**Request**
Copy out each line of the material below with no changes.

**Data segment**
+ + + + +

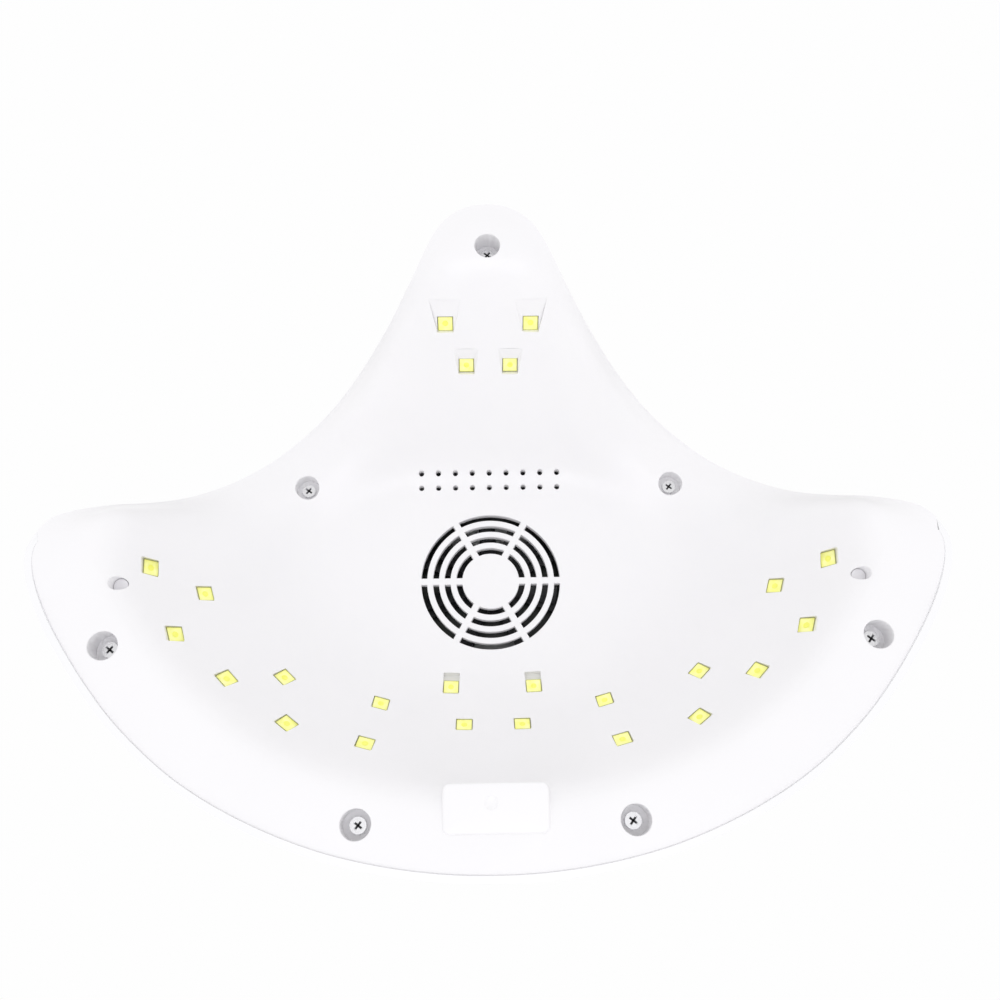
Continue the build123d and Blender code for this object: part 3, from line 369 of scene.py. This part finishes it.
loops, pts, edges = [boundary], [], []
for plane, loop, end, kind, extra in holes:
    wide = grow(loop, SOFT)
    if kind == "window":
        q, t = mouth(plane, wide, extra)
        q = q + t[:, None] * extra
    else:
        q = plane.at(wide, plane.drop(wide))
    loops.append(q[:, :2])
sizes = []
for lp in loops:
    s = len(pts)
    pts += [tuple(p) for p in lp]
    edges += [(s + i, s + (i + 1) % len(lp)) for i in range(len(lp))]
    sizes.append((s, len(lp)))
GRID = 1.9
gx, gy = np.meshgrid(np.arange(-158, 158, GRID), np.arange(-124, 124, GRID * 0.866))
gx = gx + (np.arange(gx.shape[0]) % 2)[:, None] * GRID / 2
gx, gy = gx.ravel(), gy.ravel()
keep = inside_poly(gx, gy, boundary)
gx, gy = gx[keep], gy[keep]
allp = np.array(pts)
d, _ = nearest(allp, gx, gy)
keep = d > 0.75
for lp in loops[1:]:
    lo, hi = lp.min(0), lp.max(0)
    near = (gx > lo[0]) & (gx < hi[0]) & (gy > lo[1]) & (gy < hi[1])
    idx = np.nonzero(near)[0]
    keep[idx[inside_poly(gx[idx], gy[idx], lp)]] = False
gx, gy = gx[keep], gy[keep]
rows = []
for off in (19.5, 21.3, 22.8, 24.1, 25.4, 26.9, 28.7, 30.6):
    q = resample(REAR_DENSE[12:-12] + loop_normals(np.concatenate([REAR_DENSE, REAR_DENSE[:1]]))[12:-13] * off, 1.9)
    rows.append(q)
rows = np.concatenate(rows)
dr, _ = nearest(REAR_DENSE, rows[:, 0], rows[:, 1])
db, _ = nearest(allp, rows[:, 0], rows[:, 1])
row_ok = (dr > 19.0) & (db > 0.8) & inside_poly(rows[:, 0], rows[:, 1], boundary)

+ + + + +

**Finished task**
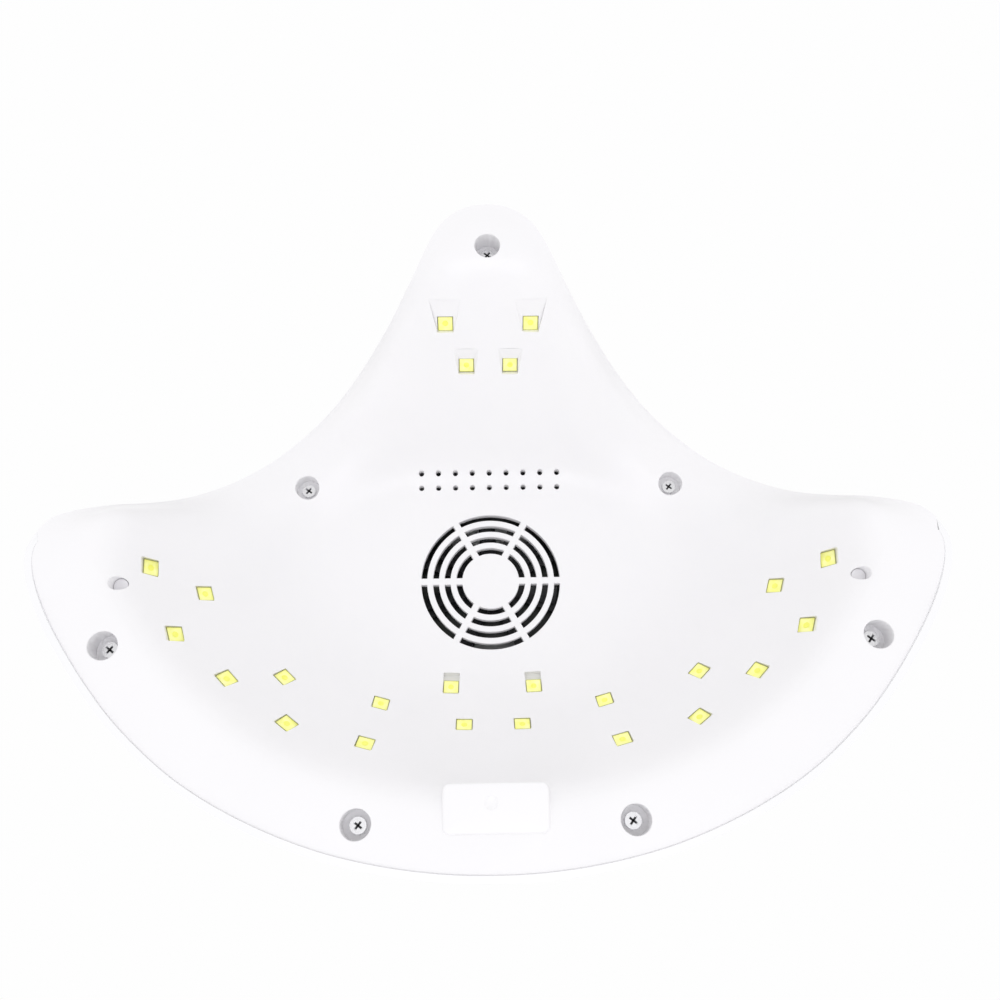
Continue the build123d and Blender code for this object: part 3, from line 369 of scene.py. This part finishes it.
loops, pts, edges = [boundary], [], []
for plane, loop, end, kind, extra in holes:
    wide = grow(loop, SOFT)
    if kind == "window":
        q, t = mouth(plane, wide, extra)
        q = q + t[:, None] * extra
    else:
        q = plane.at(wide, plane.drop(wide))
    loops.append(q[:, :2])
sizes = []
for lp in loops:
    s = len(pts)
    pts += [tuple(p) for p in lp]
    edges += [(s + i, s + (i + 1) % len(lp)) for i in range(len(lp))]
    sizes.append((s, len(lp)))
GRID = 1.9
gx, gy = np.meshgrid(np.arange(-158, 158, GRID), np.arange(-124, 124, GRID * 0.866))
gx = gx + (np.arange(gx.shape[0]) % 2)[:, None] * GRID / 2
gx, gy = gx.ravel(), gy.ravel()
keep = inside_poly(gx, gy, boundary)
gx, gy = gx[keep], gy[keep]
allp = np.array(pts)
d, _ = nearest(allp, gx, gy)
keep = d > 0.75
for lp in loops[1:]:
    lo, hi = lp.min(0), lp.max(0)
    near = (gx > lo[0]) & (gx < hi[0]) & (gy > lo[1]) & (gy < hi[1])
    idx = np.nonzero(near)[0]
    keep[idx[inside_poly(gx[idx], gy[idx], lp)]] = False
gx, gy = gx[keep], gy[keep]
rows = []
for off in (19.5, 21.3, 22.8, 24.1, 25.4, 26.9, 28.7, 30.6):
    q = resample(REAR_DENSE[12:-12] + loop_normals(np.concatenate([REAR_DENSE, REAR_DENSE[:1]]))[12:-13] * off, 1.9)
    rows.append(q)
rows = np.concatenate(rows)
dr, _ = nearest(REAR_DENSE, rows[:, 0], rows[:, 1])
db, _ = nearest(allp, rows[:, 0], rows[:, 1])
row_ok = (dr > 19.0) & (db > 0.8) & inside_poly(rows[:, 0], rows[:, 1], boundary)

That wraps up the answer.